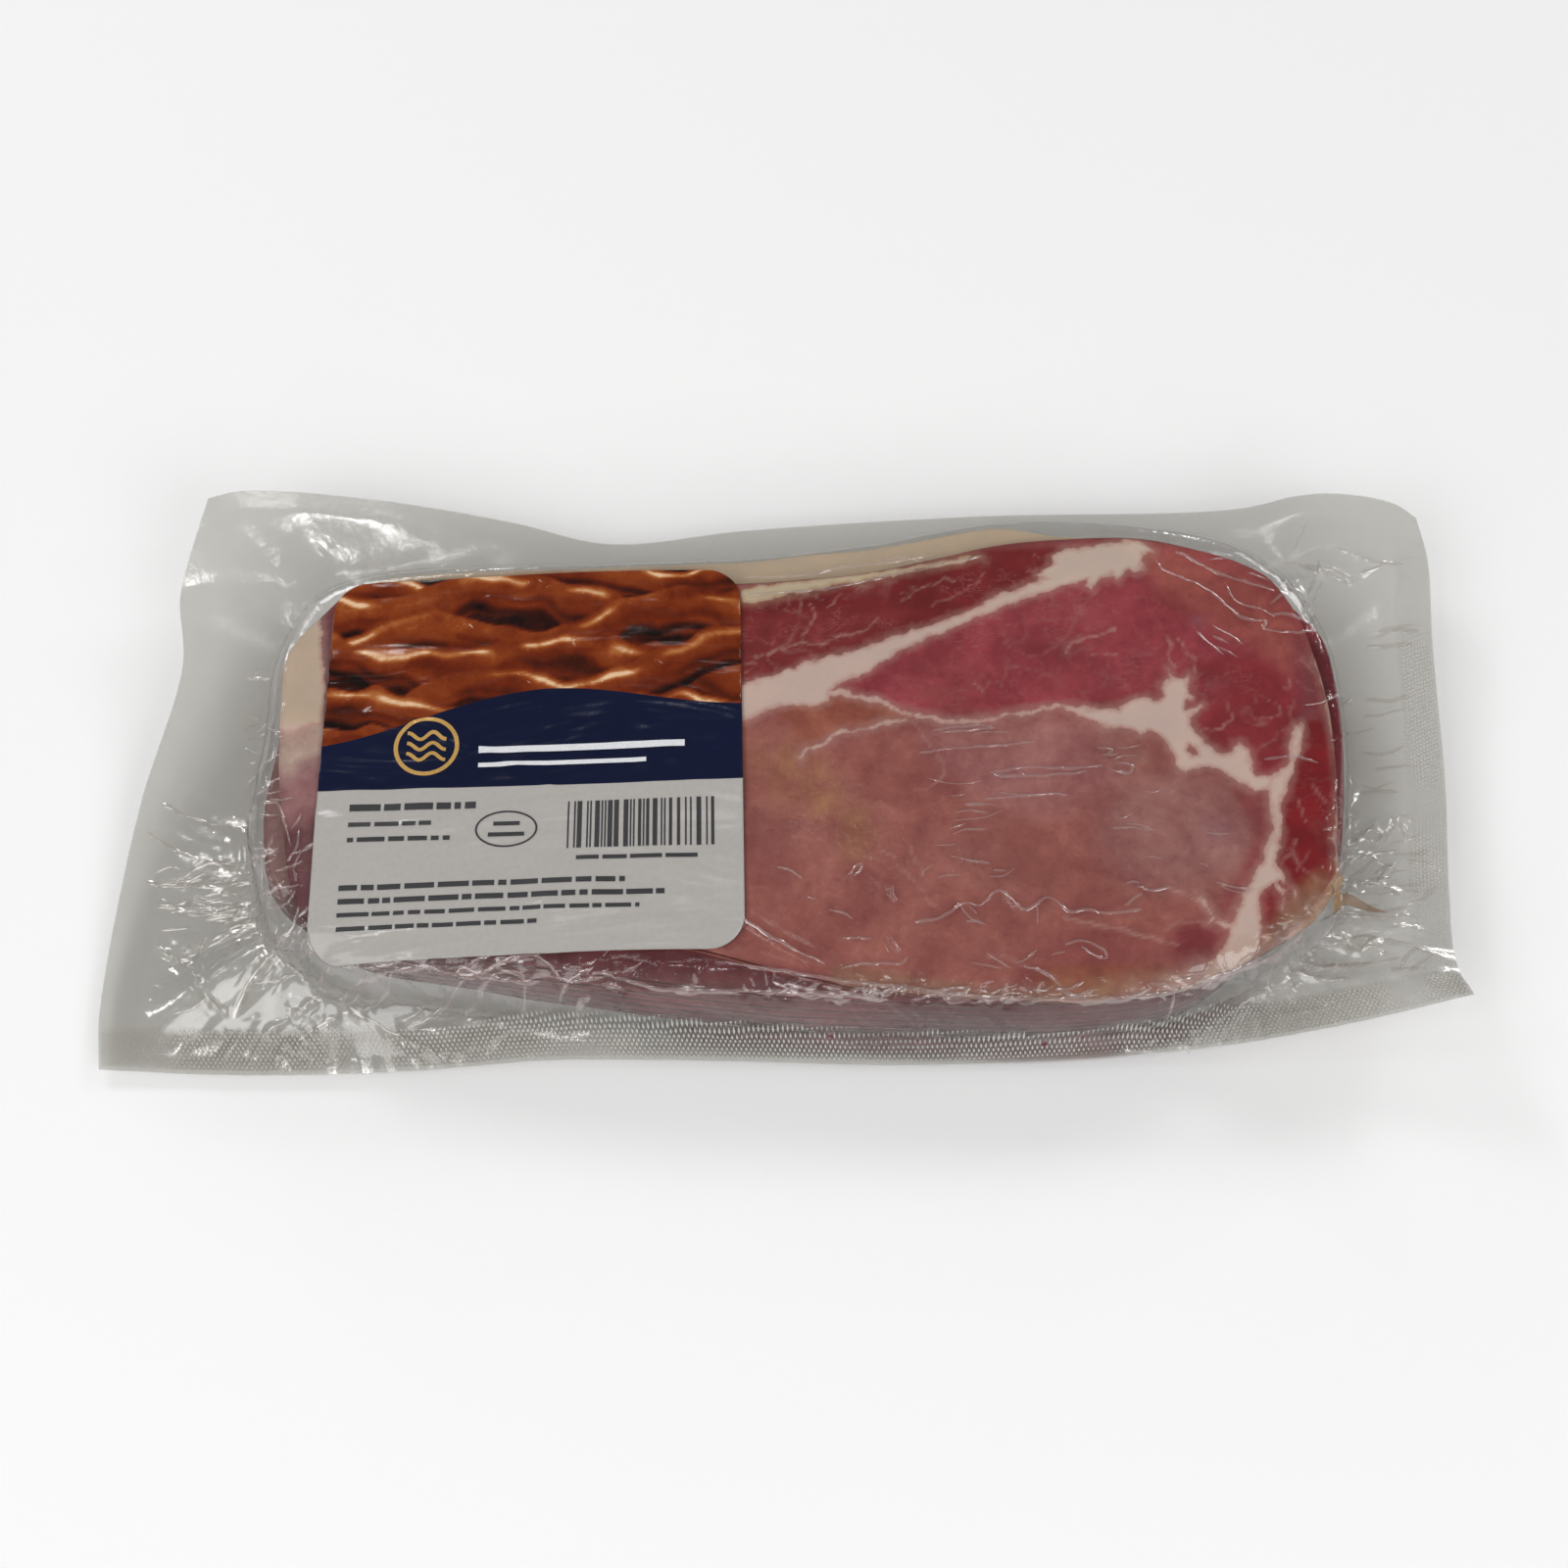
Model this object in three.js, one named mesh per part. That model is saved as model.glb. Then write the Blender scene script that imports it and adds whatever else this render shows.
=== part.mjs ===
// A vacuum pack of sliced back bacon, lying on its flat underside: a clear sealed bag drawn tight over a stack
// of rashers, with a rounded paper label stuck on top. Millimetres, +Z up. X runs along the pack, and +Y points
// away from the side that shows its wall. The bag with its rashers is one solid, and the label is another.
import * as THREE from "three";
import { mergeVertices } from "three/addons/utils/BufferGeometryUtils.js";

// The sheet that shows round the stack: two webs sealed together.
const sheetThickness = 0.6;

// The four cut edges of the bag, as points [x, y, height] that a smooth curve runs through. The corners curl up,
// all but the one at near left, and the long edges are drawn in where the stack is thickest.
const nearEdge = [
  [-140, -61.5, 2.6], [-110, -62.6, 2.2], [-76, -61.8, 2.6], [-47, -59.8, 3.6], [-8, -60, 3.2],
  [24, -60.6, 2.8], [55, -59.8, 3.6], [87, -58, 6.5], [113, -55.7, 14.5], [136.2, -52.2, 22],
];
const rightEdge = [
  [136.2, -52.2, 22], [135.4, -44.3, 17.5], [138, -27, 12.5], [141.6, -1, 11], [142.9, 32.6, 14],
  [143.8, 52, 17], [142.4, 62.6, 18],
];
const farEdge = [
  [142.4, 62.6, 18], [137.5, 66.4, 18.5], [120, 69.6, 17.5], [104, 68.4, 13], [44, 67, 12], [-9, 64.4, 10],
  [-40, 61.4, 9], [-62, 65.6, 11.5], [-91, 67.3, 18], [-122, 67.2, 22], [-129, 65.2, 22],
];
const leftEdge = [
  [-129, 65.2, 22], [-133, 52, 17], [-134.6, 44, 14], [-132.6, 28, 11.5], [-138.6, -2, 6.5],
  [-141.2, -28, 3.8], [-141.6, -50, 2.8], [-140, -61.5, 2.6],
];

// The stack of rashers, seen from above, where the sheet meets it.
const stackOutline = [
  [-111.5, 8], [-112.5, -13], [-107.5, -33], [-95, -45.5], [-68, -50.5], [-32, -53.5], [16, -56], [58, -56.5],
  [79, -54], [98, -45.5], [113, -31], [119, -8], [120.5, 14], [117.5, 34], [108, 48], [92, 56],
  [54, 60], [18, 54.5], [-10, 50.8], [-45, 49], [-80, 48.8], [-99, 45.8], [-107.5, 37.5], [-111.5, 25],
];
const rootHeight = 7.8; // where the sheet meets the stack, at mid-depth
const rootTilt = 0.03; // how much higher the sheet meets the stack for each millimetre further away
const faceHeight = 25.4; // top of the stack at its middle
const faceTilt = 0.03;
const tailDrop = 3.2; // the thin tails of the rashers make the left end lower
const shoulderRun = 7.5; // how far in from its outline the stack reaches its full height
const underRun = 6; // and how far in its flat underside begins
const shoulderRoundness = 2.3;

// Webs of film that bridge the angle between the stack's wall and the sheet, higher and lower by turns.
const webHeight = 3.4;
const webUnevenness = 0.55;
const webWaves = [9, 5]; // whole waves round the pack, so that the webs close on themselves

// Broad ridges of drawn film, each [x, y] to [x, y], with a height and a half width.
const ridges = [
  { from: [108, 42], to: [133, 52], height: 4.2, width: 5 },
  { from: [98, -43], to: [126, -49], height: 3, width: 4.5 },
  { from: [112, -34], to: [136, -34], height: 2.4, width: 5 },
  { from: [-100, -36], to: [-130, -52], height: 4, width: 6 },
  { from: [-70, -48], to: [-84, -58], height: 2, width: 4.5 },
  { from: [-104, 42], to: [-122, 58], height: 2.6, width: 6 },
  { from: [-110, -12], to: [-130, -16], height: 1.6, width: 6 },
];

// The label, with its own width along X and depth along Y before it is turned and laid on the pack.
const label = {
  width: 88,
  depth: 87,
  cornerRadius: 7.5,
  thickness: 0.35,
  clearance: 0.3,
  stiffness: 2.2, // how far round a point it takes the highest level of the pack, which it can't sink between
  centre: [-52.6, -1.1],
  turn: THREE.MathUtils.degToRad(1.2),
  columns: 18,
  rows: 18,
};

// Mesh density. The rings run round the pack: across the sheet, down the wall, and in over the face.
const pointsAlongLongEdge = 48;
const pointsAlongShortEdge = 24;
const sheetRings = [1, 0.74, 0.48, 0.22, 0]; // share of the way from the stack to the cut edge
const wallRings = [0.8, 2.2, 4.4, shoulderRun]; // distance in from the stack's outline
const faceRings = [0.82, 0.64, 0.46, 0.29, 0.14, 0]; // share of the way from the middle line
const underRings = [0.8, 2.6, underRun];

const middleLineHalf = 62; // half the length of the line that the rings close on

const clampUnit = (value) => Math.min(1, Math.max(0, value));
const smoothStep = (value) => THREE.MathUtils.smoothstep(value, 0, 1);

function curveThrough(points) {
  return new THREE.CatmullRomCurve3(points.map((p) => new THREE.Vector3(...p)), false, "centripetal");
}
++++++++
EXERCISE DETAILS →
Once more, set down the full listing, verbatim.

ANSWER TO THE EXERCISE →
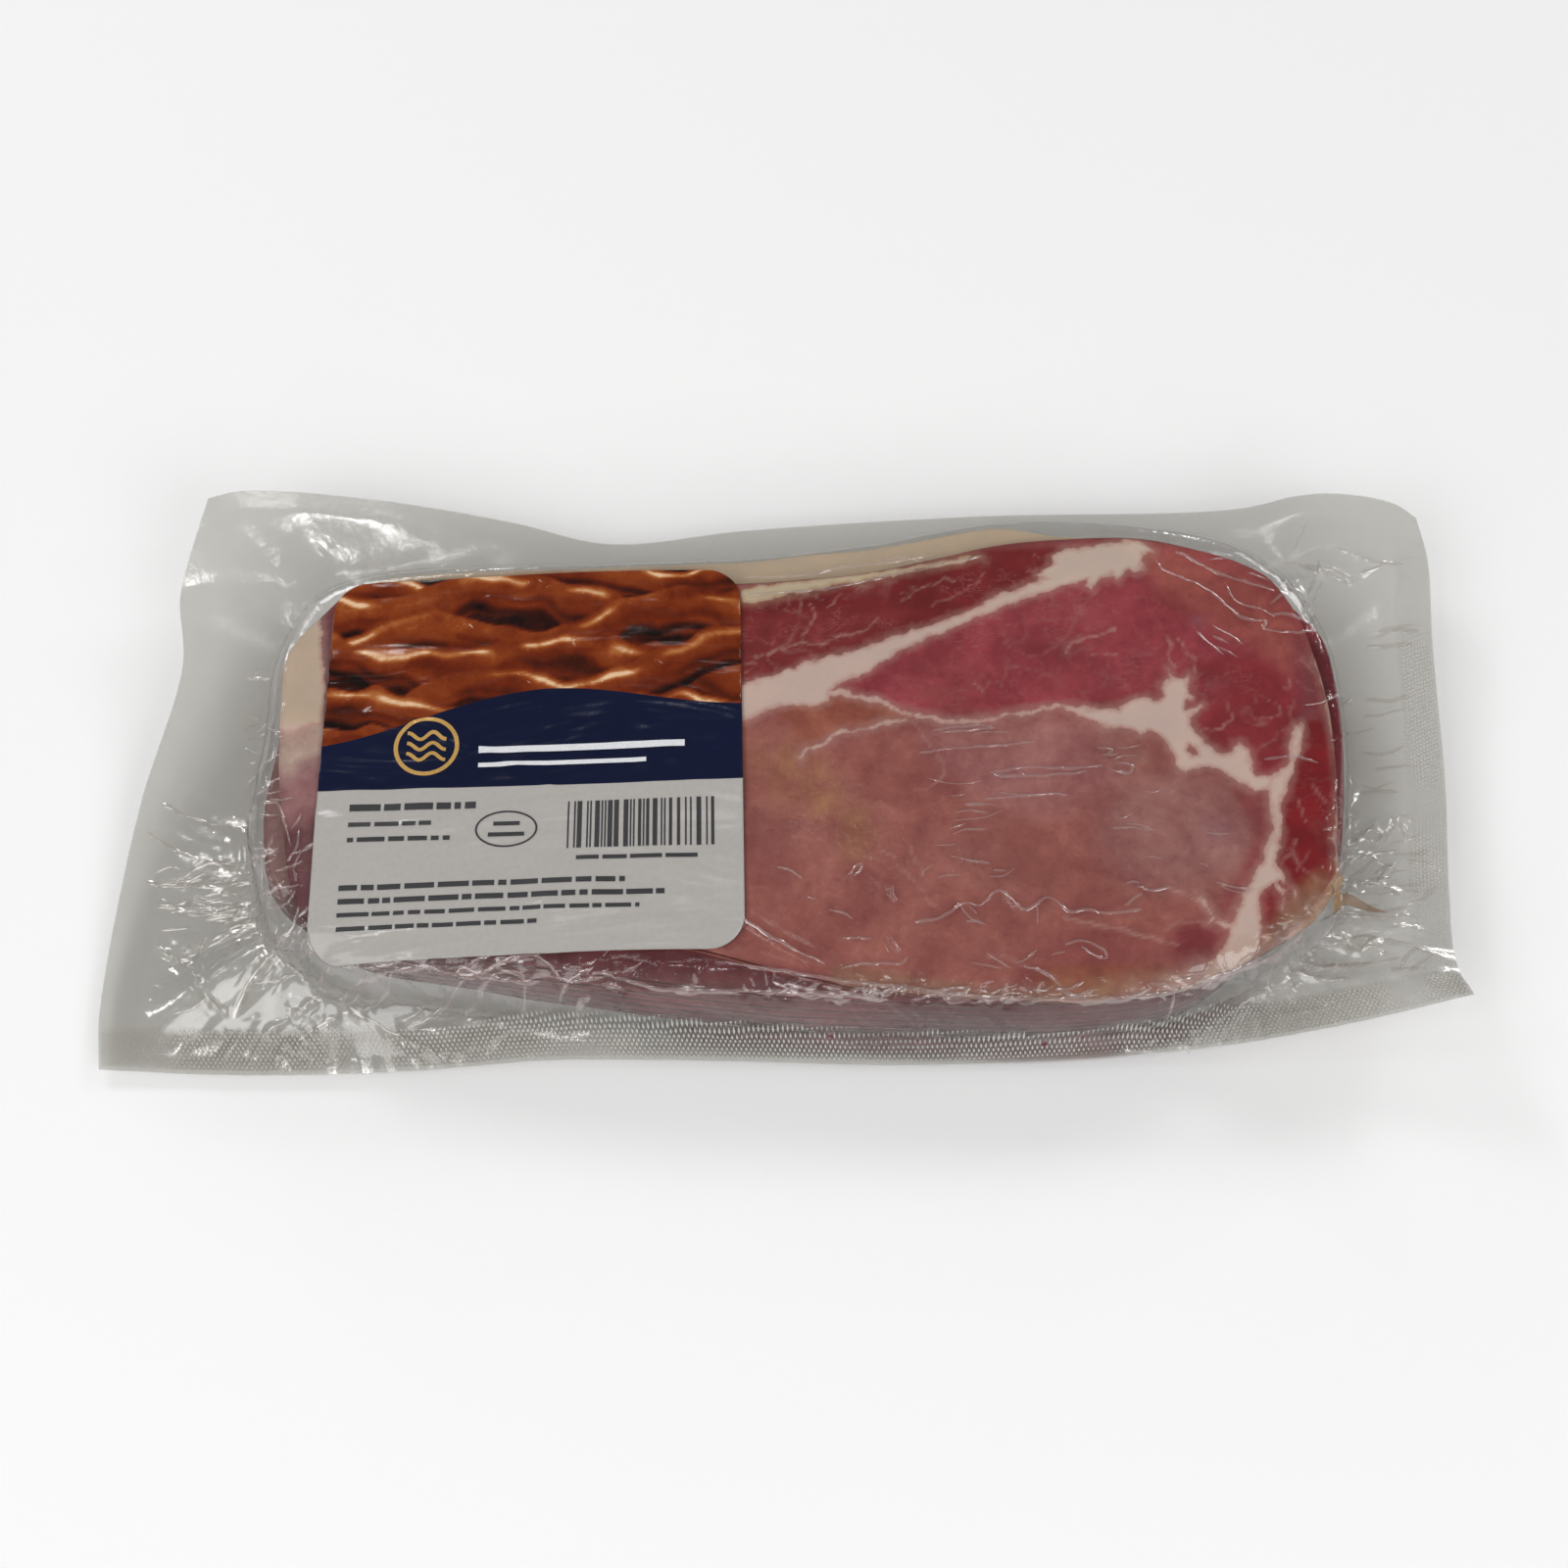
Model this object in three.js, one named mesh per part. That model is saved as model.glb. Then write the Blender scene script that imports it and adds whatever else this render shows.
=== part.mjs ===
// A vacuum pack of sliced back bacon, lying on its flat underside: a clear sealed bag drawn tight over a stack
// of rashers, with a rounded paper label stuck on top. Millimetres, +Z up. X runs along the pack, and +Y points
// away from the side that shows its wall. The bag with its rashers is one solid, and the label is another.
import * as THREE from "three";
import { mergeVertices } from "three/addons/utils/BufferGeometryUtils.js";

// The sheet that shows round the stack: two webs sealed together.
const sheetThickness = 0.6;

// The four cut edges of the bag, as points [x, y, height] that a smooth curve runs through. The corners curl up,
// all but the one at near left, and the long edges are drawn in where the stack is thickest.
const nearEdge = [
  [-140, -61.5, 2.6], [-110, -62.6, 2.2], [-76, -61.8, 2.6], [-47, -59.8, 3.6], [-8, -60, 3.2],
  [24, -60.6, 2.8], [55, -59.8, 3.6], [87, -58, 6.5], [113, -55.7, 14.5], [136.2, -52.2, 22],
];
const rightEdge = [
  [136.2, -52.2, 22], [135.4, -44.3, 17.5], [138, -27, 12.5], [141.6, -1, 11], [142.9, 32.6, 14],
  [143.8, 52, 17], [142.4, 62.6, 18],
];
const farEdge = [
  [142.4, 62.6, 18], [137.5, 66.4, 18.5], [120, 69.6, 17.5], [104, 68.4, 13], [44, 67, 12], [-9, 64.4, 10],
  [-40, 61.4, 9], [-62, 65.6, 11.5], [-91, 67.3, 18], [-122, 67.2, 22], [-129, 65.2, 22],
];
const leftEdge = [
  [-129, 65.2, 22], [-133, 52, 17], [-134.6, 44, 14], [-132.6, 28, 11.5], [-138.6, -2, 6.5],
  [-141.2, -28, 3.8], [-141.6, -50, 2.8], [-140, -61.5, 2.6],
];

// The stack of rashers, seen from above, where the sheet meets it.
const stackOutline = [
  [-111.5, 8], [-112.5, -13], [-107.5, -33], [-95, -45.5], [-68, -50.5], [-32, -53.5], [16, -56], [58, -56.5],
  [79, -54], [98, -45.5], [113, -31], [119, -8], [120.5, 14], [117.5, 34], [108, 48], [92, 56],
  [54, 60], [18, 54.5], [-10, 50.8], [-45, 49], [-80, 48.8], [-99, 45.8], [-107.5, 37.5], [-111.5, 25],
];
const rootHeight = 7.8; // where the sheet meets the stack, at mid-depth
const rootTilt = 0.03; // how much higher the sheet meets the stack for each millimetre further away
const faceHeight = 25.4; // top of the stack at its middle
const faceTilt = 0.03;
const tailDrop = 3.2; // the thin tails of the rashers make the left end lower
const shoulderRun = 7.5; // how far in from its outline the stack reaches its full height
const underRun = 6; // and how far in its flat underside begins
const shoulderRoundness = 2.3;

// Webs of film that bridge the angle between the stack's wall and the sheet, higher and lower by turns.
const webHeight = 3.4;
const webUnevenness = 0.55;
const webWaves = [9, 5]; // whole waves round the pack, so that the webs close on themselves

// Broad ridges of drawn film, each [x, y] to [x, y], with a height and a half width.
const ridges = [
  { from: [108, 42], to: [133, 52], height: 4.2, width: 5 },
  { from: [98, -43], to: [126, -49], height: 3, width: 4.5 },
  { from: [112, -34], to: [136, -34], height: 2.4, width: 5 },
  { from: [-100, -36], to: [-130, -52], height: 4, width: 6 },
  { from: [-70, -48], to: [-84, -58], height: 2, width: 4.5 },
  { from: [-104, 42], to: [-122, 58], height: 2.6, width: 6 },
  { from: [-110, -12], to: [-130, -16], height: 1.6, width: 6 },
];

// The label, with its own width along X and depth along Y before it is turned and laid on the pack.
const label = {
  width: 88,
  depth: 87,
  cornerRadius: 7.5,
  thickness: 0.35,
  clearance: 0.3,
  stiffness: 2.2, // how far round a point it takes the highest level of the pack, which it can't sink between
  centre: [-52.6, -1.1],
  turn: THREE.MathUtils.degToRad(1.2),
  columns: 18,
  rows: 18,
};

// Mesh density. The rings run round the pack: across the sheet, down the wall, and in over the face.
const pointsAlongLongEdge = 48;
const pointsAlongShortEdge = 24;
const sheetRings = [1, 0.74, 0.48, 0.22, 0]; // share of the way from the stack to the cut edge
const wallRings = [0.8, 2.2, 4.4, shoulderRun]; // distance in from the stack's outline
const faceRings = [0.82, 0.64, 0.46, 0.29, 0.14, 0]; // share of the way from the middle line
const underRings = [0.8, 2.6, underRun];

const middleLineHalf = 62; // half the length of the line that the rings close on

const clampUnit = (value) => Math.min(1, Math.max(0, value));
const smoothStep = (value) => THREE.MathUtils.smoothstep(value, 0, 1);

function curveThrough(points) {
  return new THREE.CatmullRomCurve3(points.map((p) => new THREE.Vector3(...p)), false, "centripetal");
}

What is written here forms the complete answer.